3. A student completing a master’s degree in Animal Science is interested in the social behaviour of cats. From his experience he believes that cats that were previously outdoor cats and later became indoor cats would wish more attention from their owner than cats that had always been indoor cats. Furthermore, he thinks that cats that were always indoor cats but were the only cat in the household would wish more attention than cats who lived with litter mates. To test his ideas, the student asked five cat owners in each of the conditions to observe and report the number of times the cat sought attention over a 24-hour period. Do the data tabled below support the student’s suspicions? The scores represent the number of times during a 24-hour period the cat sought attention from its owner. Be sure to start with descriptive statistics, tests of assumptions, a graph, and an omnibus test. This is to be followed up with appropriate a priori tests.
Main Points:
A. Using four standard deviations as the basis, the descriptive statistics do not indicate the presence of any outliers in any of the three groups of cats.

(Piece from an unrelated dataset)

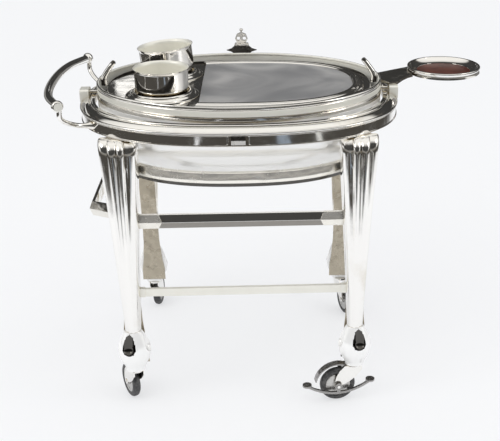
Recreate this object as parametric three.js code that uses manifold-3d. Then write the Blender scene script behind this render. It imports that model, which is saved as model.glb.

B. The figure appears to confirm that the cats that were outdoor cats at first required more attention from their owners than cats that had been indoor cats. However, there does not appear to be a difference between the “only” cats and the cats who lived with litter mates.
C. The Levene test is non-significant (p. = .447) indicating that homogeneity of variance can be assumed.
D. The null hypothesis regarding the effect of condition is rejected. Condition (hours without sleep) is found to be significant: F=12.286, MSE = 298.133, p. = .001. A computed Eta Squared would be (298.133/ 443.733) .67
E. As predicted by the researcher, the contrasts indicate that the cats in condition 1 were significantly different from the amalgamation of those cats in conditions 2 and 3: t = 9.4, p. = .001.). However, the “only” cats were not significantly different from those living with litter mates: t = .545, p. = .596).
F. The result partially support the researcher hypothesis concerning which cats would require more attention from their owners.